The tool anchors everything to annual gross pay. Hourly wages are scaled up by weekly hours and 52 weeks. Salaries and periodic rates are scaled by the number of periods in a year. Once the annual figure is established, every other period is a simple division — monthly is annual divided by 12, biweekly is annual divided by 26.
Take-home pay adds one more layer: your effective tax rate. This is not a detailed payroll simulation — it does not model FICA, state brackets, or pre-tax deductions. What it does is give you a fast, realistic estimate of what you will actually spend. For most salaried employees, effective rate is the right input because it reflects the real average bite across your full income.
When To Use This
Right tool, right situation
Use this tool when you are comparing two job offers with different pay structures — one hourly, one salaried — and need them on the same footing. It is also the right tool when you receive a raise expressed as a percentage and want to know what your new biweekly paycheck will be, or when you are setting a freelance rate and need to verify it is competitive with salaried alternatives.
Part-time workers benefit especially from the hours input. Changing your weekly hours even slightly produces a noticeably different annual figure, and this tool makes that visible immediately rather than requiring mental math.
This tool is not appropriate for precise payroll calculations. It does not account for FICA payroll taxes, pre-tax benefit deductions, overtime rates, or state-specific withholding rules. If you need a precise net paycheck for tax filing or payroll compliance purposes, use a dedicated payroll service. This tool is a planning estimate, not a payroll stub.
Common Mistakes
Why results sometimes look wrong
Mistake 1 — Confusing marginal and effective tax rate. Someone in the 24% federal bracket assumes their effective rate is 24%. In practice, effective rates for most earners run several points lower because the lower portions of income are taxed at lower rates. Using your marginal rate overstates the tax bite and understates take-home, which leads to unnecessarily conservative budgeting.
Mistake 2 — Forgetting that semimonthly and biweekly are not the same. Semimonthly means 24 paychecks a year (paid twice a month, for example on fixed calendar dates). Biweekly means 26 paychecks a year. The difference seems small but adds up to roughly half a month of extra pay per year in the biweekly case. Comparing job offers across these frequencies without adjusting leads to undervaluing the biweekly offer.
Mistake 3 — Using the annual figure for month-to-month budgeting. Annual gross is the right number for comparing offers. Monthly gross is the right number for planning rent, loan payments, and fixed expenses. Dividing annual salary by 12 mentally often leads to rounding errors — particularly for people paid biweekly who see their monthly deposits fluctuate.
The Math
Worked examples and deeper derivation
The core conversion works in two steps: normalize to annual, then divide to any target period.

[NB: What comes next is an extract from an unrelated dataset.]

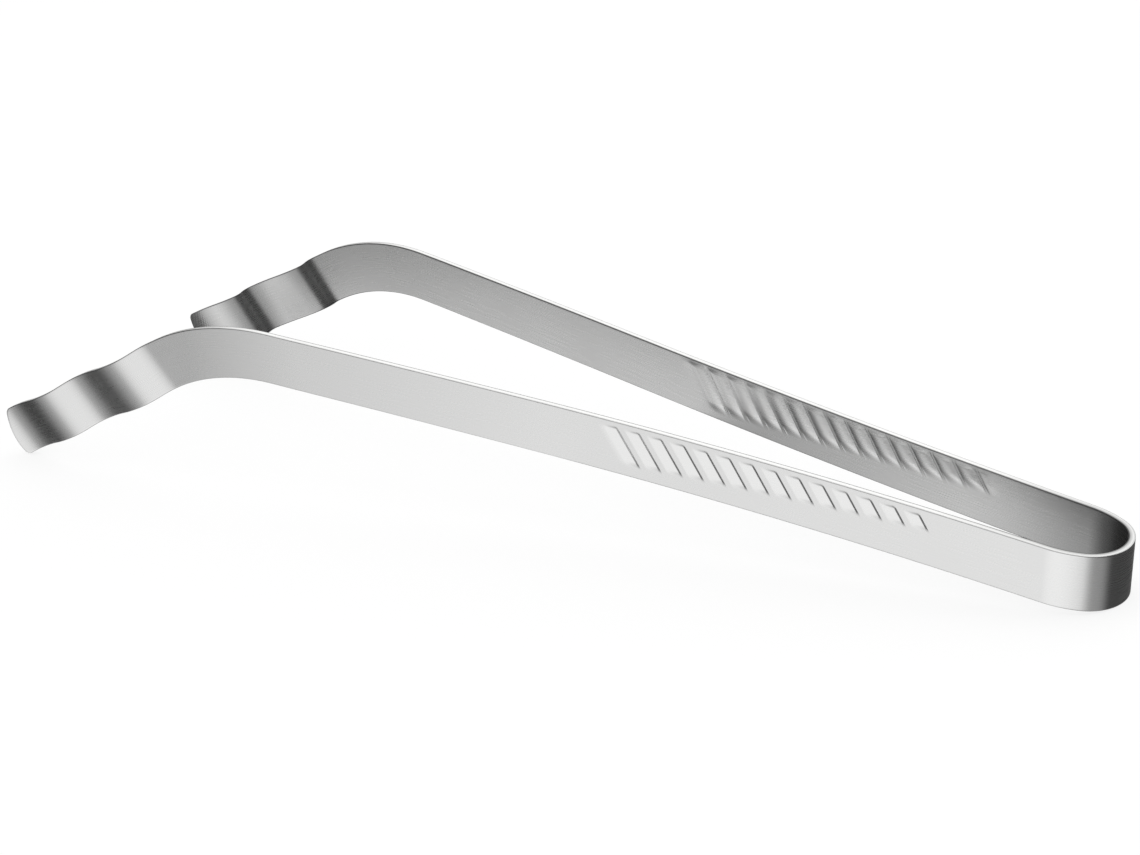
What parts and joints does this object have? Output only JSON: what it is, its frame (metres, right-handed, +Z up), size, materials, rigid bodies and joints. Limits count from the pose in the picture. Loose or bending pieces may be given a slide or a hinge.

Step 1 — Annual gross from hourly: hours_per_year = hours_per_week × 52. Then annual_gross = pay_amount × hours_per_year. For the example of $28.50 at 40 hours, that produces $59,280.
Step 2 — Period conversions: monthly = annual_gross ÷ 12. Biweekly = annual_gross ÷ 26. Hourly (back-calculated) = annual_gross ÷ hours_per_year.
Step 3 — Take-home: annual_takehome = annual_gross × (1 − tax_rate ÷ 100). For the example with a 22% effective rate: $46,238.4.
Daily rates use 260 working days, calculated as 52 weeks × 5 working days per week. Semimonthly uses 24 periods per year. These are the only frequencies that need their own period constant — all others derive from the same annual anchor.
Expert Unlock
The thing most explanations skip
The flat effective-rate model breaks down at income extremes. For very high earners, net investment income tax, AMT exposure, and phase-outs of deductions mean effective rate is not a stable single number — it shifts with income changes. For very low earners, the earned income tax credit can make effective rate negative, so the take-home estimate will understate actual net pay. The tool assumes a linear relationship between gross and net that does not hold in those zones. If your gross crosses a major threshold (like the point where Social Security FICA stops applying), recalculate rather than extrapolating from a prior effective rate.